Questão de cidadania
Comunidades não têm CEP por falta de regularização. Como elas crescem em áreas que não estão no planejamento urbano da cidade, os moradores ficam à margem do sistema de endereçamento postal, como explica a arquiteta e professora da UFRJ Solange Carvalho.
As favelas acontecem em terrenos ou lotes em áreas que não são loteamentos regulares e as ruas e caminhos que são criados não são reconhecidos pela Prefeitura.
Solange Carvalho, arquiteta e professora da UFRJ
Além de facilitar entregas, o CEP é instrumento para o exercício da cidadania. Com o bairro reconhecido, os moradores têm acesso a direitos, como, por exemplo, o de usufruir serviços básicos como iluminação pública e saneamento básico. A regularização urbanística transforma a Prefeitura em agente responsável sobre a conservação desses territórios.
A favela tem de ser gerida, cuidada, como o restante da cidade. A favela é parte da cidade. Como as favelas são excluídas do planejamento, os cidadãos também são.
Solange Carvalho, arquiteta e professora da UFRJ
1,393 milhão de pessoas moram em comunidades no Rio. Este é o número do Censo de 2010. No entanto, não há estimativa de quantos destes moradores não têm acesso ao CEP.

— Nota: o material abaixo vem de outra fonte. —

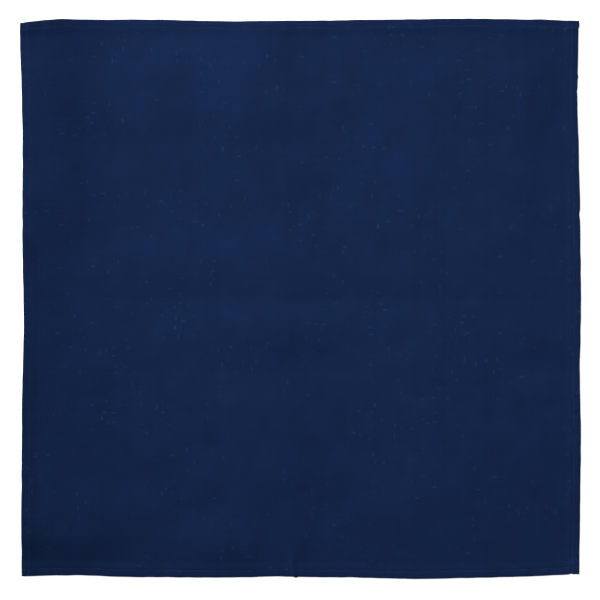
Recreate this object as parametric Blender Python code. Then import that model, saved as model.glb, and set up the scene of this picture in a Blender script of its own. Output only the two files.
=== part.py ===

Correios já começam a inserir comunidades no sistema. Segundo a empresa, neste ano foram implementados mais de 120 faixas de CEPs, incluindo a Reserva Indígena Pataxó da Jaqueira, na Bahia, e as comunidades de Paraisópolis e Pinheirinho dos Palmares, em São Paulo. A inclusão, por sua vez, depende da ação das Prefeituras, pontua os Correios.
Os CEPs são implantados a partir de regularização de áreas pelas prefeituras, por isso os Correios não têm como informar quais áreas no país ainda não são regularizadas --esse controle é das próprias prefeituras.
Nota dos Correios
A Prefeitura do Rio, por sua vez, explica que trabalha para a urbanização das regiões. "A Prefeitura esclarece, ainda, que desde meados dos anos 90 reconheceu como públicos cerca de três mil logradouros em comunidades devido à realização de obras de urbanização, e que segue trabalhando para alcançar novas regiões", afirmou, em nota.
No momento, há três projetos inscritos para urbanização no Rio de Janeiro. Eles estão nos complexos do Alemão, Maré e Tanque. A Prefeitura estima que eles beneficiarão cerca de 20 mil famílias.
Os Correios também podem ser consultados quanto a possibilidade de concessão de CEP para logradouros sem reconhecimento e nomenclatura, segundo a SMDUE (Secretaria Municipal de Desenvolvimento Urbano e Econômico).